Problem: Find and copy lines holding "each".

Source data:
================================

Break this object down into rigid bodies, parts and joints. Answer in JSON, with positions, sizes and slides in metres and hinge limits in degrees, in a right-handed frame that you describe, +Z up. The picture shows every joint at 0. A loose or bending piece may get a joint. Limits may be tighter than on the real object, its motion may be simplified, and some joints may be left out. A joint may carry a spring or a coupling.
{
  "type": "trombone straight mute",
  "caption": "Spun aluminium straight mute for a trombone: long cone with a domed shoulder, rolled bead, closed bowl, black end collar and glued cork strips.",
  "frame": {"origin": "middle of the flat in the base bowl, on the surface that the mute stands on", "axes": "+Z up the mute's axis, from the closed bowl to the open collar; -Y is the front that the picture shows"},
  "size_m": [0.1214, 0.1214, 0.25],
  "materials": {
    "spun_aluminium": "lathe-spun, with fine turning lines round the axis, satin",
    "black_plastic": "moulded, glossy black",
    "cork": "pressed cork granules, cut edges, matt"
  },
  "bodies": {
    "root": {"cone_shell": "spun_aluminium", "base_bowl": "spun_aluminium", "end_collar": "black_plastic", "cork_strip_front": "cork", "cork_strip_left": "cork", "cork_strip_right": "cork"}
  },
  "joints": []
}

================================

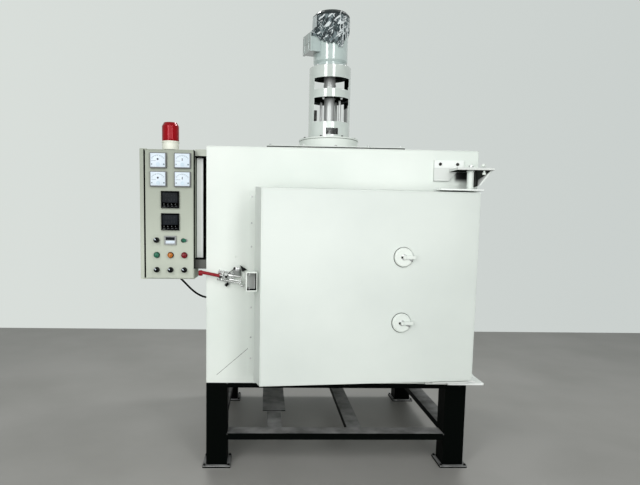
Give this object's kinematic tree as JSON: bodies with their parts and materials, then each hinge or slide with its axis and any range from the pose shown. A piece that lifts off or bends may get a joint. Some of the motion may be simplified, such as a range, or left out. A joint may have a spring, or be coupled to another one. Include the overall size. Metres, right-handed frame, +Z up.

================================

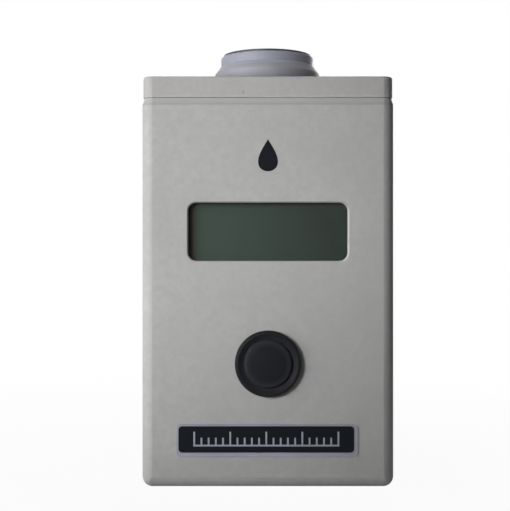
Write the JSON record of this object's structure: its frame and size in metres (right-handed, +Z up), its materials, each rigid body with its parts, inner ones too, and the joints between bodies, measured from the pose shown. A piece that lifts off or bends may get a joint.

================================

Result of the exercise:
Give this object's kinematic tree as JSON: bodies with their parts and materials, then each hinge or slide with its axis and any range from the pose shown. A piece that lifts off or bends may get a joint. Some of the motion may be simplified, such as a range, or left out. A joint may have a spring, or be coupled to another one. Include the overall size. Metres, right-handed frame, +Z up.
Write the JSON record of this object's structure: its frame and size in metres (right-handed, +Z up), its materials, each rigid body with its parts, inner ones too, and the joints between bodies, measured from the pose shown. A piece that lifts off or bends may get a joint.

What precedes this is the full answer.